Je ne sais pourquoi je crois vous révéler comme un monde nouveau. Je ne puis voir rien de beau comme deux soeurs qui s’aiment d’une affection, dont Dieu, qui est amour, est la source et le terme, et dont la vie n’est qu’un commun effort vers la pratique des vertus qui font les saints. Ceci, vous le voyez, est sérieux et si, comme je n’en doute pas, mes paroles trouvent une libre entrée dans vos âmes, voici ce que je vous propose. J’offrirai pour vous une des premières messes que je dirai à mon retour à Nîmes, et vous y promettrez, au moment de communier, de vous dévouer mutuellement à la sanctification l’une de l’autre. D’ici-là, exercez-vous à vous ouvrir réciproquement vos sentiments, vos pensées. D’abord vous y aurez de la peine; c’est le côté par où l’affection que je vous propose est une vertu. Quand on veut faire une chose sainte, il faut envisager plus le mérite que la jouissance, mais la jouissance aussi viendra vite, croyez-le; la force surtout vous sera donnée, et vous ferez dix fois plus de progrès que si vous fussiez restées dans l’isolement.

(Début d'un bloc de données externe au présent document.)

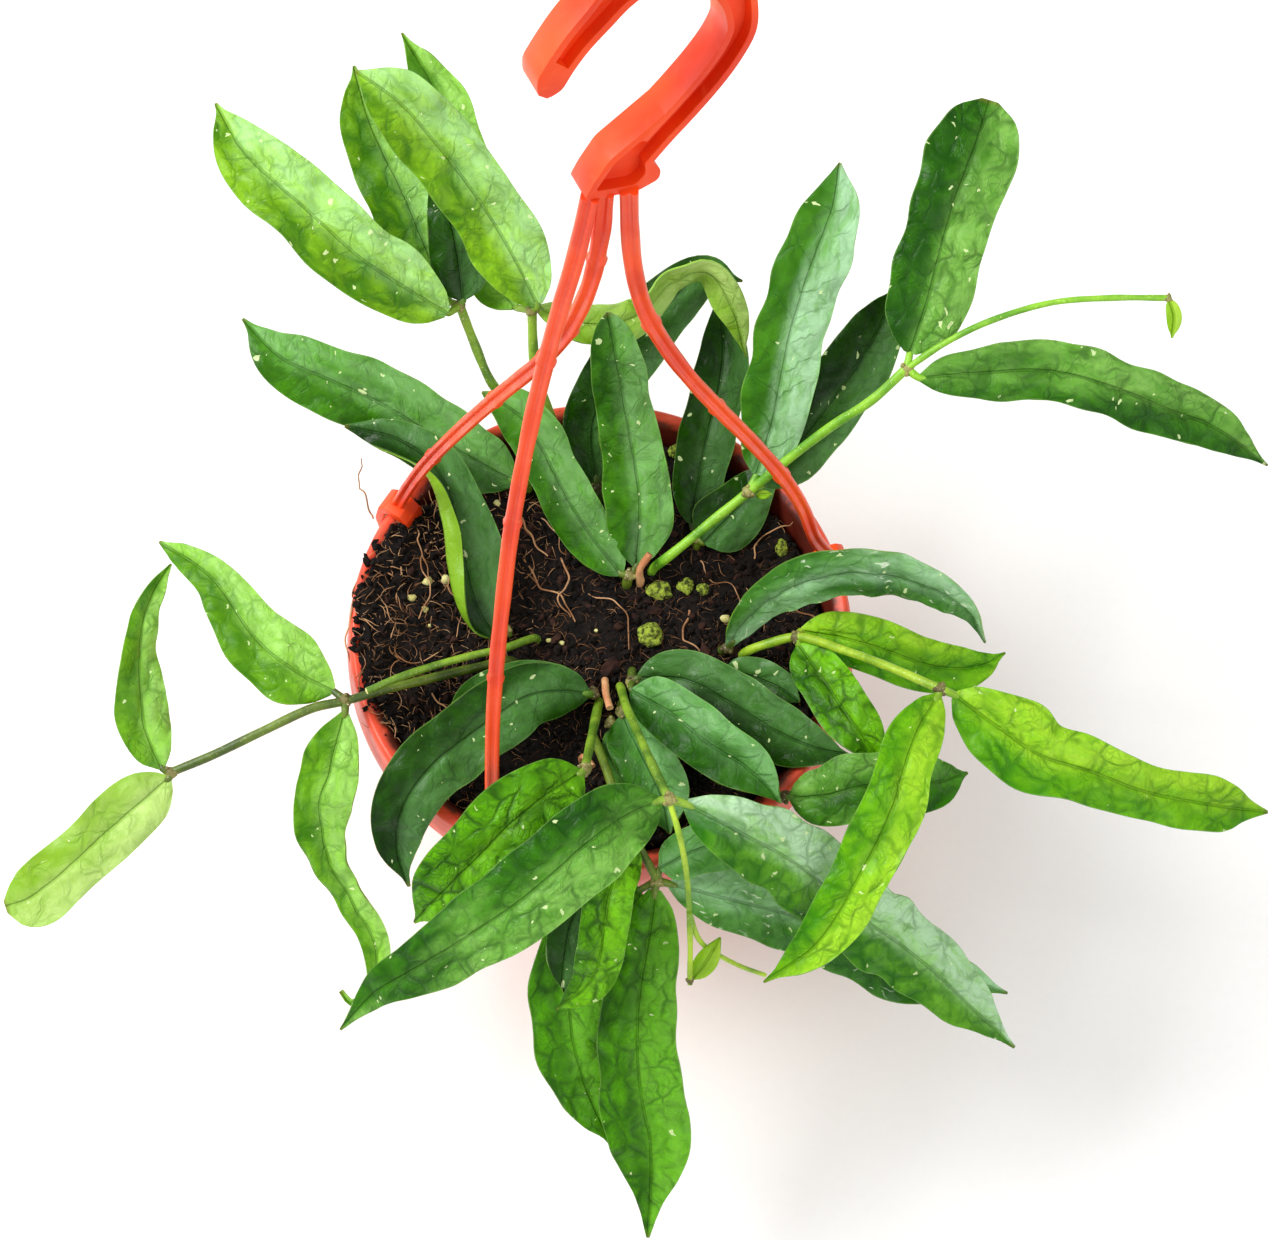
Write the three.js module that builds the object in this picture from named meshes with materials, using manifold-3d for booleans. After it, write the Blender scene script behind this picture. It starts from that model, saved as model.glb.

Adieu, mes filles. En vous écrivant ainsi, je me laisse peut-être trop aller au bonheur d’être votre père. Il me semble pourtant vous donner un moyen voulu de Dieu de devenir des saintes, destinées à porter la double couronne des vertus que vous aurez acquises, et celles que vous vous serez aidées à acquérir.

Tout vôtre en Notre-Seigneur.

E. D'ALZON.
Notes et post-scriptum
2. *Le chemin de la perfection*, ch. VII.1. Le P. d'Alzon écrit de Lamalou en utilisant un papier à l'en-tête de l'évêché de Nîmes.3. Pr 18,19.